*Collected material*:
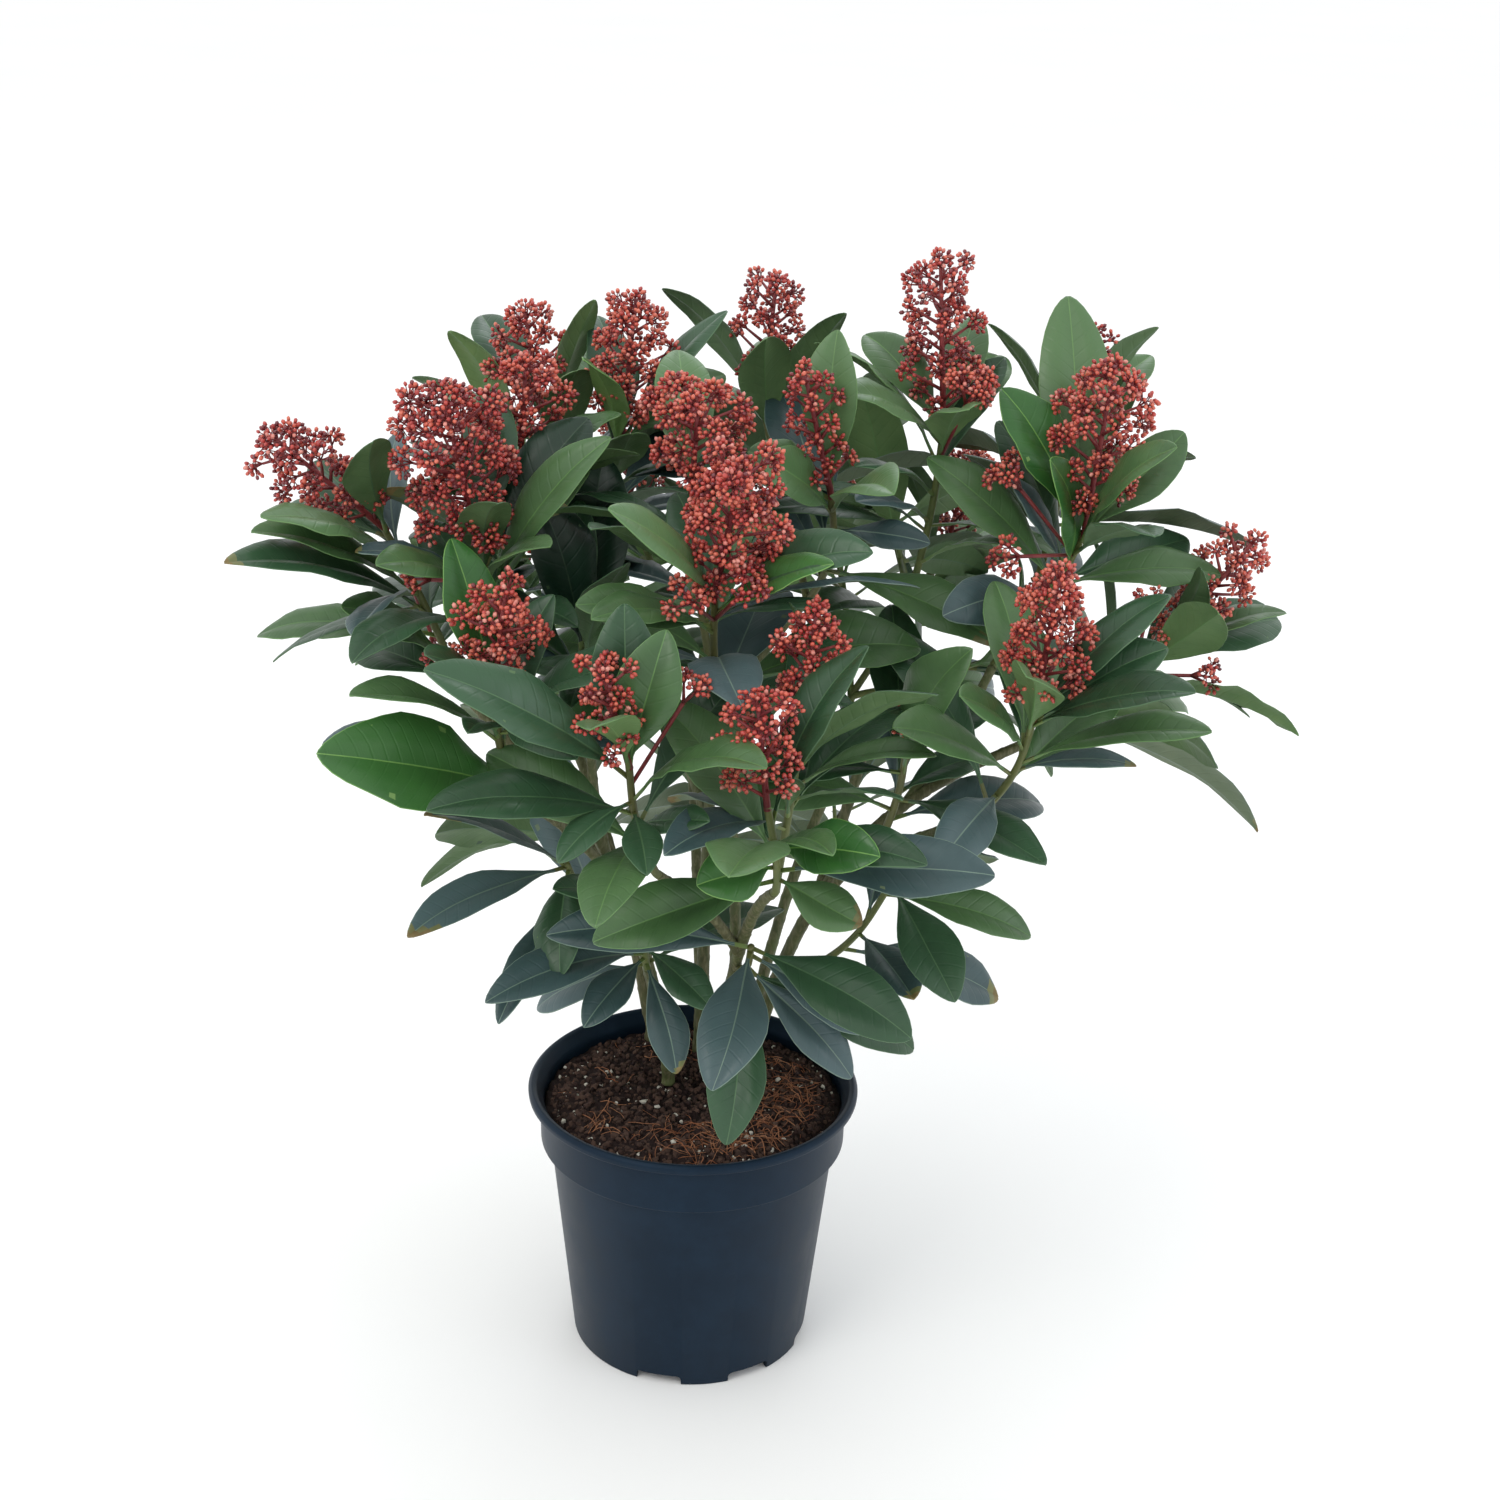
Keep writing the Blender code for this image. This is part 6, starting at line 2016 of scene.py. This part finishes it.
def lay_fibres(numbers):
    """Curved coir fibres, of which most have gathered at the rim, towards the right."""
    fibres = Batch()
    steps = np.linspace(-0.5, 0.5, FIBRE_JOINTS)
    for _ in range(FIBRES):
        length = numbers.uniform(*FIBRE_LENGTHS)
        reach = SOIL_EDGE - FIBRES_OFF_WALL - length / 2
        turn = numbers.normal(*FIBRE_TURNS)
        radius = reach * numbers.uniform(0.2, 1) ** 0.45
        heading = numbers.uniform(0, math.tau)
        headings = heading + numbers.uniform(*FIBRE_BENDS) * steps
        x = radius * math.cos(turn) + np.cumsum(np.cos(headings)) * length / FIBRE_JOINTS
        y = radius * math.sin(turn) + np.cumsum(np.sin(headings)) * length / FIBRE_JOINTS
        x, y = x - x.mean() + radius * math.cos(turn), y - y.mean() + radius * math.sin(turn)
        lift = FIBRE_LIFT + numbers.uniform(*FIBRE_ARCHES) * np.cos(math.pi * steps)
        line = np.stack([x, y, soil_height(x, y) + lift], axis=1)
        radii = np.full(FIBRE_JOINTS, FIBRE_RADIUS * numbers.uniform(*FIBRE_THICKNESSES))
        add_tube(fibres, line, radii, FIBRE_SIDES, 0)
    look = crumbly("coir fibre", COIR_TONES, 4, 0.75, Grain(0.5, 0.1, 0.9))
    return fibres.make("coir_fibres", [look])


def make_soil():
    """The potting soil: a lumpy peat body, and crumbs, perlite and coir fibres that lie on it."""
    numbers = np.random.default_rng(SOIL_SEED)
    peat = make_peat(numbers)
    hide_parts("potting_soil")
    crumb_look = crumbly("peat crumbs", CRUMB_TONES, 2.5, 0.9, Grain(0.4, 0.4, 0.9))
    perlite_look = crumbly("perlite grains", PERLITE_TONES, 1.2, 0.85, Grain(0.3, 0.3, 0.9))
    return [
        peat,
        scatter_grains(numbers, "soil_crumbs", CRUMBS, CRUMB_SIZES, crumb_look),
        scatter_grains(numbers, "perlite", PERLITE, PERLITE_SIZES, perlite_look),
        lay_fibres(numbers),
    ]


def make_leaves(grown):
    """One piece for each kind of leaf."""
    batches = {kind: Batch() for kind in LEAF_LOOKS}
    for number, (leaf, kind) in enumerate(grown):
        dice = random.Random(f"blade {number}")
        add_leaf(batches[kind], leaf, dice, dice.random() < LEAF_LOOKS[kind].dry_share)
    return [batch.make(f"leaves_{kind}", leaf_materials(kind)) for kind, batch in batches.items()]


def make_panicles(sprays):
    """The buds and the stalks of all panicles and sprays, in a few pieces each."""
    buds = {}
    stalks = {}
    bud_looks = [bud_skin(name, tones) for name, tones in BUD_LOOKS]
    stalk_looks = panicle_stalk()
    for name, shoot in SHOOTS.items():
        if shoot.bloom_width == 0:
            continue
        region = region_of(Vector(shoot.head))
        branches = bloom_branches(
            shoot,
            random.Random(f"{name} fine bloom"),
            FINE_BRANCH_PITCH,
            FINE_SPREADS,
            BUNCH_RADIUS,
            BUNCH_SIZES,
        )
        dice = random.Random(f"{name} buds")
        add_bunches(
            stalks.setdefault(region, Batch()),
            buds.setdefault(region, Batch()),
            branches,
            dice.choice(MOODS),
            dice,
        )
    for number, (spray, start) in enumerate(sprays):
        region = region_of(Vector(spray.centre))
        dice = random.Random(f"spray {number}")
        hub, branches = spray_branches(spray, start)
        line = [list(start.lerp(hub, part)) for part in (0.0, 0.5, 1.0)]
        add_tube(stalks[region], line, np.full(3, BRANCH_RADII[0]), BRANCH_SIDES, 0)
        add_bunches(stalks[region], buds[region], branches, dice.choice(MOODS), dice)
    made = [batch.make(f"buds_{region}", bud_looks) for region, batch in buds.items()]
    made += [batch.make(f"panicle_stalks_{region}", [stalk_looks]) for region, batch in stalks.items()]
    return made


def make_twigs(twigs):
    """Every leafy twig and the stalk that it becomes in its panicle."""
    batch = Batch()
    for name, twig in twigs.items():
        places, radii = smooth_run(twig, TWIG_STEP)
        add_tube(batch, places, radii, TWIG_SIDES, 0)
        shoot = SHOOTS[name]
        if shoot.bloom_width == 0:
            continue
        head, tip = Vector(shoot.head), Vector(shoot.tip)
        heading = (tip - head).normalized()
        line = [list(head.lerp(tip, part)) for part in PANICLE_STALK_AT]
        line[0] = list(head - heading * PANICLE_STALK_SUNK)
        radii = np.linspace(HEAD_RADIUS * PANICLE_STALK_FIT, BLOOM_TIP_RADIUS, len(line))
        add_tube(batch, line, radii, TWIG_SIDES, 1)
    return batch.make("twigs", [young_bark(), panicle_stalk()])


def make_bark(limbs):
    """All stems and boughs with their bark, in one piece."""
    batch = Batch()
    for name, limb in limbs.items():
        add_bark(batch, name, limb)
    bark = batch.make("stems_and_boughs", [old_bark()])
    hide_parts(*limbs)
    return bark


def make_floor():
    """A wide pale floor."""
    material, shader = new_material("pale matte floor")
    tone = mottled_tone(material, ("#F9F9F8", "#FCFCFB", "#FBFBFA"), 400)
    set_inputs(material, shader, {"Base Color": tone, "Roughness": 0.9})
    bpy.ops.mesh.primitive_plane_add(size=FLOOR_SIZE)
    floor = bpy.context.object
    floor.name = "floor"
    floor.data.materials.append(material)


def make_camera():
    """The camera, at the photograph's place and angle."""
    ahead = Vector(
        (
            math.sin(CAMERA_YAW) * math.cos(CAMERA_DOWN),
            math.cos(CAMERA_YAW) * math.cos(CAMERA_DOWN),
            -math.sin(CAMERA_DOWN),
        )
    )
    level = Vector((math.cos(CAMERA_YAW), -math.sin(CAMERA_YAW), 0.0))
    upward = level.cross(ahead)
    right = level * math.cos(CAMERA_ROLL) + upward * math.sin(CAMERA_ROLL)
    top = upward * math.cos(CAMERA_ROLL) - level * math.sin(CAMERA_ROLL)
    camera = bpy.data.objects.new("camera", bpy.data.cameras.new("camera"))
    camera.data.lens = CAMERA_LENS_MM
    camera.data.sensor_width = CAMERA_SENSOR_MM
    facing = Matrix((right, top, -ahead)).transposed().to_4x4()
    camera.matrix_world = Matrix.Translation(CAMERA_PLACE) @ facing
    bpy.context.scene.collection.objects.link(camera)
    bpy.context.scene.camera = camera


def make_light(name, place, size, power, colour):
    """A square soft light that looks at the middle of the plant."""
    light = bpy.data.lights.new(name, "AREA")
    light.size = size
    light.energy = power
    light.color = linear(colour)[:3]
    lamp = bpy.data.objects.new(name, light)
    lamp.location = place
    towards = Vector(LIT_PLACE) - lamp.location
    lamp.rotation_euler = towards.to_track_quat("-Z", "Y").to_euler()
    bpy.context.scene.collection.objects.link(lamp)


def make_studio():
    """Plain soft studio light: a bright pale room and wide lights on three sides."""
    world = bpy.data.worlds.new("pale room")
    world.use_nodes = True
    background = world.node_tree.nodes["Background"]
    background.inputs["Color"].default_value = linear("#FAFBFC")
    background.inputs["Strength"].default_value = ROOM_BRIGHTNESS
    bpy.context.scene.world = world
    bpy.context.scene.view_settings.view_transform = "Standard"
    for light in LIGHTS:
        make_light(*light)


make_camera()
make_studio()
make_floor()
limbs = plan_limbs()
twigs = plan_twigs(limbs)
crown, sprays = grow_crown(twigs)
grown = grow_leaves(crown, twigs)

pot = make_pot()
soil_pieces = make_soil()
bark = make_bark(limbs)
twig_piece = make_twigs(twigs)
leaf_pieces = make_leaves(grown)
bud_pieces = make_panicles(sprays)
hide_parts(*[name for name in frame["nodes"] if name.startswith("foliage_")])

for slot, pieces in (
    ("pot_plastic", [pot]),
    ("potting_soil", soil_pieces),
    ("bark", [bark]),
    ("foliage", [twig_piece, *leaf_pieces, *bud_pieces]),
):
    for piece in pieces:
        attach(piece, "root")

*To be done*:
Set down, word for word, only the lines running from the line with "hide_parts(*[name for name" to the last line of the listing above. Both of those lines belong in your answer.

*Final result*:
hide_parts(*[name for name in frame["nodes"] if name.startswith("foliage_")])

for slot, pieces in (
    ("pot_plastic", [pot]),
    ("potting_soil", soil_pieces),
    ("bark", [bark]),
    ("foliage", [twig_piece, *leaf_pieces, *bud_pieces]),
):
    for piece in pieces:
        attach(piece, "root")